Can anybody help me with this? What wrong I am doing? And what is the fastest way to do this?

This code seems to send a thread to read the file each time. If there is ten threads in your pool, it seems to me you would want to split up the file into ten different sections, and give each thread a section, and then combine it at the end. Do you know of any packages that would give you random access to anywhere in the file? — nook, Jun 20 '13 at 18:20
possible duplicate of [NumberFormatException while selecting random elements from a big file](http://stackoverflow.com/questions/17206864/numberformatexception-while-selecting-random-elements-from-a-big-file) — FThompson, Jun 20 '13 at 18:20
You can't read from a file in a multithreaded way. This is a very bad idea. The constraining factor is IO. More threads will _slow things down_ not speed things up. Use one thread. — Boris the Spider, Jun 20 '13 at 18:21
The previous question I was working on a different problem. In this I am trying to read all the id's line by line only once. — arsenal, Jun 20 '13 at 18:24

Zim-Zam O'Pootertoot · Accepted Answer · 2015-06-07T16:41:13.050

18

You really can't improve on having one thread reading the file sequentially, assuming that you haven't done anything like stripe the file across multiple disks. With one thread, you do one seek and then one long sequential read; with multiple threads you're going to have the threads causing multiple seeks as each gains control of the disk head.
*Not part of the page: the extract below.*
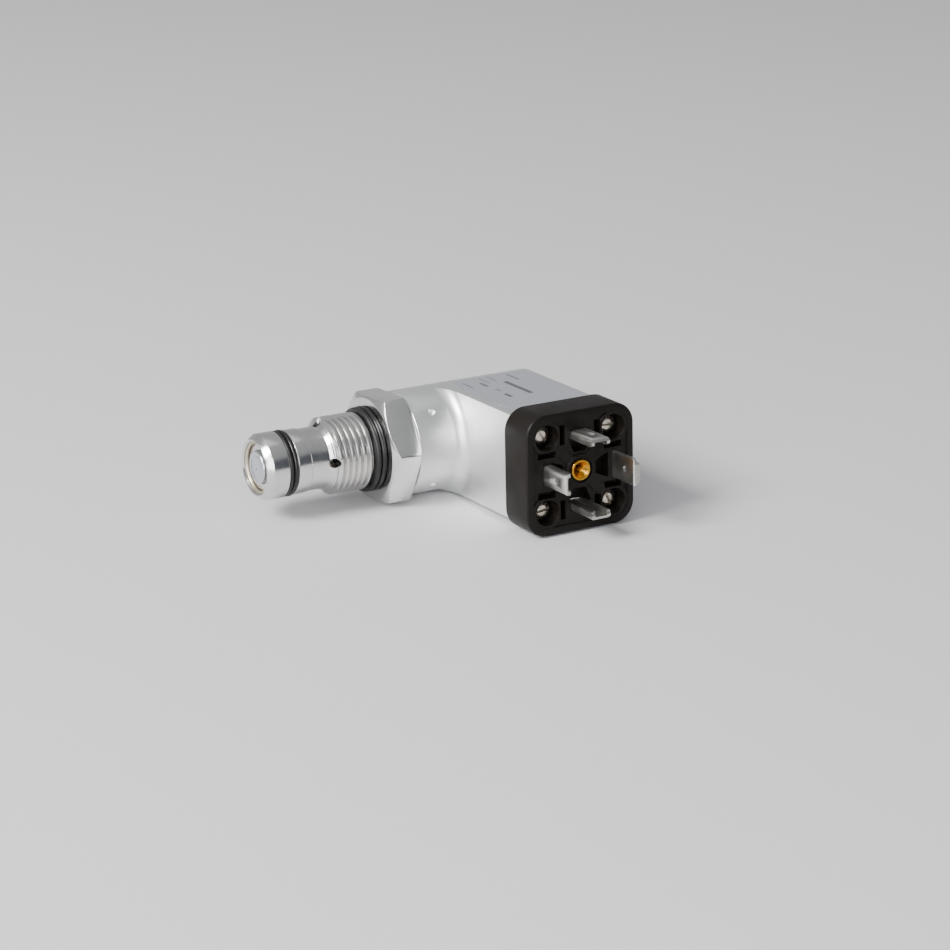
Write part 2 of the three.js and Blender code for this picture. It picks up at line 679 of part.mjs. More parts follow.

Edit: This is a way to parallelize the line processing while still using serial I/O to read the lines. It uses a BlockingQueue to communicate between threads; the FileTask adds lines to the queue, and the CPUTask reads them and processes them. This is a thread-safe data structure, so no need to add any synchronization to it. You're using put(E e) to add strings to the queue, so if the queue is full (it can hold up to 200 strings, as defined in the declaration in ReadingFile) the FileTask blocks until space frees up; likewise you're using take() to remove items from the queue, so the CPUTask will block until an item is available.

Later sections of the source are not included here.